##### Exercise data

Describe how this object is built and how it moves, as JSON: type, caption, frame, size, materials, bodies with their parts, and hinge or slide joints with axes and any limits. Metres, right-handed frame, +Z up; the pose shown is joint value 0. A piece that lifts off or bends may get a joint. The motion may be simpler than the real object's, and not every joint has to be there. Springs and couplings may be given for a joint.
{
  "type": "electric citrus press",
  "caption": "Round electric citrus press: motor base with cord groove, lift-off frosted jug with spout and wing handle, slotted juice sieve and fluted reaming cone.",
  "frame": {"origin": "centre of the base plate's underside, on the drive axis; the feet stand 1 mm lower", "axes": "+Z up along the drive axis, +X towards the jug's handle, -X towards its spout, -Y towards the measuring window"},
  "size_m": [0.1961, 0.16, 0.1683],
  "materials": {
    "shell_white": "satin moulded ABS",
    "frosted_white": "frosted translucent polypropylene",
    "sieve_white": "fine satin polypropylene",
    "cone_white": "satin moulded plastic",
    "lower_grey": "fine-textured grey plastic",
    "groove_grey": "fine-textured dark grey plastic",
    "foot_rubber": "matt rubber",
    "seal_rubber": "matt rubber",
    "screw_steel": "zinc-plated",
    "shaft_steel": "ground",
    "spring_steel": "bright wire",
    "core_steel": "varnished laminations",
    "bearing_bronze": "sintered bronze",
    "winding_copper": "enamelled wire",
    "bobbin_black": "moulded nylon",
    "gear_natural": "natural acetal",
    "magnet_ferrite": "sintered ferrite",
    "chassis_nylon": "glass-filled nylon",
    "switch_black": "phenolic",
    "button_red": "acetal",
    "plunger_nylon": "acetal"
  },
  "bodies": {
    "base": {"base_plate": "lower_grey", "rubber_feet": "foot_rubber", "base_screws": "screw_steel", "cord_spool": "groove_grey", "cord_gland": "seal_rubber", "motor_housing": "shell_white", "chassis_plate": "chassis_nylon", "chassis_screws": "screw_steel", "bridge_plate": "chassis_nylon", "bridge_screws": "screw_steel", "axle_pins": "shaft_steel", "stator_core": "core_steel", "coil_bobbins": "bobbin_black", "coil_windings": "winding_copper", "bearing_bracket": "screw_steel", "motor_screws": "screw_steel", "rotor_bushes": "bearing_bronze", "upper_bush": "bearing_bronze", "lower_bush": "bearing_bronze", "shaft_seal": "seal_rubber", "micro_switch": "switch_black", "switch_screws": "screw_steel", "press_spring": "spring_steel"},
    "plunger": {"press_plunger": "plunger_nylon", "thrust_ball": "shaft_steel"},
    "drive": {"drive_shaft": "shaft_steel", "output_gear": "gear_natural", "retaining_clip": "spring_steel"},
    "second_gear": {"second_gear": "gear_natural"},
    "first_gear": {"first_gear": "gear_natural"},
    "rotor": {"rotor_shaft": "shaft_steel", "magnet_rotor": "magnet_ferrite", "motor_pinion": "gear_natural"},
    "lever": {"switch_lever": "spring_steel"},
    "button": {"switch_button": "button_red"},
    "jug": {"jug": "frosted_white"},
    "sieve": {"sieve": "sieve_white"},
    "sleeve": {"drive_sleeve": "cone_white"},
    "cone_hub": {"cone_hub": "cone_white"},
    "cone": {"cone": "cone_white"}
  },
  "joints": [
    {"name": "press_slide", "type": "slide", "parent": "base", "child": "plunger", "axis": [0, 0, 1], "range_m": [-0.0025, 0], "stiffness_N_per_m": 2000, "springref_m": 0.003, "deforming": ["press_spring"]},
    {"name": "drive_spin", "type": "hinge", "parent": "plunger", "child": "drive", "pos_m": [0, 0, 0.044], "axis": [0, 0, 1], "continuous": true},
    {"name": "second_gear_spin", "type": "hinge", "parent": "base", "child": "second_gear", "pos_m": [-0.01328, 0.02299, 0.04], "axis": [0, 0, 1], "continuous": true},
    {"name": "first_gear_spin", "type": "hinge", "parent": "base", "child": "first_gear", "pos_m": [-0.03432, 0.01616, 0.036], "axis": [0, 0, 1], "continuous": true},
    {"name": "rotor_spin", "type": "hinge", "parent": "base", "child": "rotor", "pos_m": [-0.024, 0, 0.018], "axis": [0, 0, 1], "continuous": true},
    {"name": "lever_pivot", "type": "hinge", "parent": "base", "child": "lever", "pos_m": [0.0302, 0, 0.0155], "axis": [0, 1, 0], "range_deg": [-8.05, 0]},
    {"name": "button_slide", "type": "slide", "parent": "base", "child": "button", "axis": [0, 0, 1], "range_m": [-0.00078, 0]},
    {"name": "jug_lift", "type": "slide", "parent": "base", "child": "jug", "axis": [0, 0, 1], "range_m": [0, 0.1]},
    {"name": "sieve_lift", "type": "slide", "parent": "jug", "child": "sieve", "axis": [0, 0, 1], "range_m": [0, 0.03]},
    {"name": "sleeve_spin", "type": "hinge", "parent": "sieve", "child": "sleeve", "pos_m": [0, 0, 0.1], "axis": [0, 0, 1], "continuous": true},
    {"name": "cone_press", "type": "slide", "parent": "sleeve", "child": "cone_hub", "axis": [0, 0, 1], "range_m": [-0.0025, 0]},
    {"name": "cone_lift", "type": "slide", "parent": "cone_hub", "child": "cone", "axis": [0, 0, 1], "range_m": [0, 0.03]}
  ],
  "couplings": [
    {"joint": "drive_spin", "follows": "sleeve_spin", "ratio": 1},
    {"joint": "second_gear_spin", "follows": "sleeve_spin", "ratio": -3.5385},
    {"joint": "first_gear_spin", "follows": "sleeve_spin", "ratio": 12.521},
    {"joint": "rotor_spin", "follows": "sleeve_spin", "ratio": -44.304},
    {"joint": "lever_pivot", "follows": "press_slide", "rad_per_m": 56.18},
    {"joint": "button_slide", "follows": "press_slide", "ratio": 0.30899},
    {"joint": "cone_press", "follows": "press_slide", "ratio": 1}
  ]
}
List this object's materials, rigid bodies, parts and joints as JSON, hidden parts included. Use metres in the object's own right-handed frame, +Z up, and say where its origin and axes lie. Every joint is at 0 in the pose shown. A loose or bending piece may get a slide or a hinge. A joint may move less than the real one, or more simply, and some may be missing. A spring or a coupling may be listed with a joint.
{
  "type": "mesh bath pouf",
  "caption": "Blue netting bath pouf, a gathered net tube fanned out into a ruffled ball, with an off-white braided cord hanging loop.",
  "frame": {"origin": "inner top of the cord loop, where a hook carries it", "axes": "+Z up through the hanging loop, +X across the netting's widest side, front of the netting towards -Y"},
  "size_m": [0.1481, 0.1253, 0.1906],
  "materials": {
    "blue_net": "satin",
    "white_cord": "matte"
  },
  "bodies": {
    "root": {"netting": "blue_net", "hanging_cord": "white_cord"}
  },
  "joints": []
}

##########

▶ _Exercise prompt_: Could you reproduce every record above exactly as it appears?

▶ _Response_:
Describe how this object is built and how it moves, as JSON: type, caption, frame, size, materials, bodies with their parts, and hinge or slide joints with axes and any limits. Metres, right-handed frame, +Z up; the pose shown is joint value 0. A piece that lifts off or bends may get a joint. The motion may be simpler than the real object's, and not every joint has to be there. Springs and couplings may be given for a joint.
{
  "type": "electric citrus press",
  "caption": "Round electric citrus press: motor base with cord groove, lift-off frosted jug with spout and wing handle, slotted juice sieve and fluted reaming cone.",
  "frame": {"origin": "centre of the base plate's underside, on the drive axis; the feet stand 1 mm lower", "axes": "+Z up along the drive axis, +X towards the jug's handle, -X towards its spout, -Y towards the measuring window"},
  "size_m": [0.1961, 0.16, 0.1683],
  "materials": {
    "shell_white": "satin moulded ABS",
    "frosted_white": "frosted translucent polypropylene",
    "sieve_white": "fine satin polypropylene",
    "cone_white": "satin moulded plastic",
    "lower_grey": "fine-textured grey plastic",
    "groove_grey": "fine-textured dark grey plastic",
    "foot_rubber": "matt rubber",
    "seal_rubber": "matt rubber",
    "screw_steel": "zinc-plated",
    "shaft_steel": "ground",
    "spring_steel": "bright wire",
    "core_steel": "varnished laminations",
    "bearing_bronze": "sintered bronze",
    "winding_copper": "enamelled wire",
    "bobbin_black": "moulded nylon",
    "gear_natural": "natural acetal",
    "magnet_ferrite": "sintered ferrite",
    "chassis_nylon": "glass-filled nylon",
    "switch_black": "phenolic",
    "button_red": "acetal",
    "plunger_nylon": "acetal"
  },
  "bodies": {
    "base": {"base_plate": "lower_grey", "rubber_feet": "foot_rubber", "base_screws": "screw_steel", "cord_spool": "groove_grey", "cord_gland": "seal_rubber", "motor_housing": "shell_white", "chassis_plate": "chassis_nylon", "chassis_screws": "screw_steel", "bridge_plate": "chassis_nylon", "bridge_screws": "screw_steel", "axle_pins": "shaft_steel", "stator_core": "core_steel", "coil_bobbins": "bobbin_black", "coil_windings": "winding_copper", "bearing_bracket": "screw_steel", "motor_screws": "screw_steel", "rotor_bushes": "bearing_bronze", "upper_bush": "bearing_bronze", "lower_bush": "bearing_bronze", "shaft_seal": "seal_rubber", "micro_switch": "switch_black", "switch_screws": "screw_steel", "press_spring": "spring_steel"},
    "plunger": {"press_plunger": "plunger_nylon", "thrust_ball": "shaft_steel"},
    "drive": {"drive_shaft": "shaft_steel", "output_gear": "gear_natural", "retaining_clip": "spring_steel"},
    "second_gear": {"second_gear": "gear_natural"},
    "first_gear": {"first_gear": "gear_natural"},
    "rotor": {"rotor_shaft": "shaft_steel", "magnet_rotor": "magnet_ferrite", "motor_pinion": "gear_natural"},
    "lever": {"switch_lever": "spring_steel"},
    "button": {"switch_button": "button_red"},
    "jug": {"jug": "frosted_white"},
    "sieve": {"sieve": "sieve_white"},
    "sleeve": {"drive_sleeve": "cone_white"},
    "cone_hub": {"cone_hub": "cone_white"},
    "cone": {"cone": "cone_white"}
  },
  "joints": [
    {"name": "press_slide", "type": "slide", "parent": "base", "child": "plunger", "axis": [0, 0, 1], "range_m": [-0.0025, 0], "stiffness_N_per_m": 2000, "springref_m": 0.003, "deforming": ["press_spring"]},
    {"name": "drive_spin", "type": "hinge", "parent": "plunger", "child": "drive", "pos_m": [0, 0, 0.044], "axis": [0, 0, 1], "continuous": true},
    {"name": "second_gear_spin", "type": "hinge", "parent": "base", "child": "second_gear", "pos_m": [-0.01328, 0.02299, 0.04], "axis": [0, 0, 1], "continuous": true},
    {"name": "first_gear_spin", "type": "hinge", "parent": "base", "child": "first_gear", "pos_m": [-0.03432, 0.01616, 0.036], "axis": [0, 0, 1], "continuous": true},
    {"name": "rotor_spin", "type": "hinge", "parent": "base", "child": "rotor", "pos_m": [-0.024, 0, 0.018], "axis": [0, 0, 1], "continuous": true},
    {"name": "lever_pivot", "type": "hinge", "parent": "base", "child": "lever", "pos_m": [0.0302, 0, 0.0155], "axis": [0, 1, 0], "range_deg": [-8.05, 0]},
    {"name": "button_slide", "type": "slide", "parent": "base", "child": "button", "axis": [0, 0, 1], "range_m": [-0.00078, 0]},
    {"name": "jug_lift", "type": "slide", "parent": "base", "child": "jug", "axis": [0, 0, 1], "range_m": [0, 0.1]},
    {"name": "sieve_lift", "type": "slide", "parent": "jug", "child": "sieve", "axis": [0, 0, 1], "range_m": [0, 0.03]},
    {"name": "sleeve_spin", "type": "hinge", "parent": "sieve", "child": "sleeve", "pos_m": [0, 0, 0.1], "axis": [0, 0, 1], "continuous": true},
    {"name": "cone_press", "type": "slide", "parent": "sleeve", "child": "cone_hub", "axis": [0, 0, 1], "range_m": [-0.0025, 0]},
    {"name": "cone_lift", "type": "slide", "parent": "cone_hub", "child": "cone", "axis": [0, 0, 1], "range_m": [0, 0.03]}
  ],
  "couplings": [
    {"joint": "drive_spin", "follows": "sleeve_spin", "ratio": 1},
    {"joint": "second_gear_spin", "follows": "sleeve_spin", "ratio": -3.5385},
    {"joint": "first_gear_spin", "follows": "sleeve_spin", "ratio": 12.521},
    {"joint": "rotor_spin", "follows": "sleeve_spin", "ratio": -44.304},
    {"joint": "lever_pivot", "follows": "press_slide", "rad_per_m": 56.18},
    {"joint": "button_slide", "follows": "press_slide", "ratio": 0.30899},
    {"joint": "cone_press", "follows": "press_slide", "ratio": 1}
  ]
}
List this object's materials, rigid bodies, parts and joints as JSON, hidden parts included. Use metres in the object's own right-handed frame, +Z up, and say where its origin and axes lie. Every joint is at 0 in the pose shown. A loose or bending piece may get a slide or a hinge. A joint may move less than the real one, or more simply, and some may be missing. A spring or a coupling may be listed with a joint.
{
  "type": "mesh bath pouf",
  "caption": "Blue netting bath pouf, a gathered net tube fanned out into a ruffled ball, with an off-white braided cord hanging loop.",
  "frame": {"origin": "inner top of the cord loop, where a hook carries it", "axes": "+Z up through the hanging loop, +X across the netting's widest side, front of the netting towards -Y"},
  "size_m": [0.1481, 0.1253, 0.1906],
  "materials": {
    "blue_net": "satin",
    "white_cord": "matte"
  },
  "bodies": {
    "root": {"netting": "blue_net", "hanging_cord": "white_cord"}
  },
  "joints": []
}